Does Software Foundations assume a less or more advanced background from its readers?


Software foundations is very introductory level text on Coq which is very accessible for people without formal proof experience.


Far less, IMO.


I assume that this wasn't originally created by an English-speaking dev team? Or at least a very serious and formal one?


There are many reasons for the name: apart from being one of France's emblems, one of the people who initiated the project is Thierry Coquand and the original type system underlying it is called Calculus Of Construction (CoC).

But I know for a fact that they thought it would be good joke as well.

  Or at least a very [...] formal one
That's a good one ;)


It originated in France (see https://coq.inria.fr/about-coq). In French, 'coq' means 'rooster' - the language that implements Coq is named Gallina and the logo is indeed a rooster.

Well, no worse an homophone than 'bit' to French speakers...

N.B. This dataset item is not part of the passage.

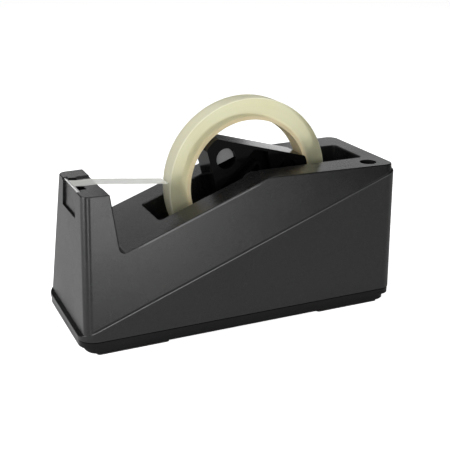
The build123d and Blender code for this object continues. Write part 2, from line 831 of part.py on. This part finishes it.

The language and ideas behind it seems pretty serious. But they might consider pissing off particularly prudish Americans to be a bonus.


A few timid speakers will mispronounce it like "coke", but everyone knows they're saying it wrong.


It's pronounced identically to "caulk", though, not "cock".


In my idiolect, those two words are homonyms. When I worked construction, you couldn't ask someone for caulk without raucous laughter.

http://dictionary.reference.com/browse/caulk

this link seems to agree, with the word represented in IPA as [kɔːk]


Not 100% confident on how people pronounce "cock" but it's definitely not close to "caulk".

Being a french speaker, I would say pronunciation is closer to "puck" with a k, so go with "Kuck".


More like somewhere in between, really.


More information about who in the US has and hasn't merged those two sounds: https://en.wikipedia.org/wiki/Phonological_history_of_Englis...

It's the cot-caught merger.


Intentionally pissing off people is childish.

Using the name of this language in a workplace creates a hostile working environment[1]. That guarantees that no sensible person in the English speaking world will ever use the language at work.

[1] https://en.wikipedia.org/wiki/Hostile_work_environment


> Using the name of this language in a workplace creates a hostile working environment[1].

Oh my, thanks for the laugh. I half imagined a Dilbert scenario when reading that.

It's weird to think of the simultaneous uptightness and childishness which would make it impossible to use this homonym in the proper context.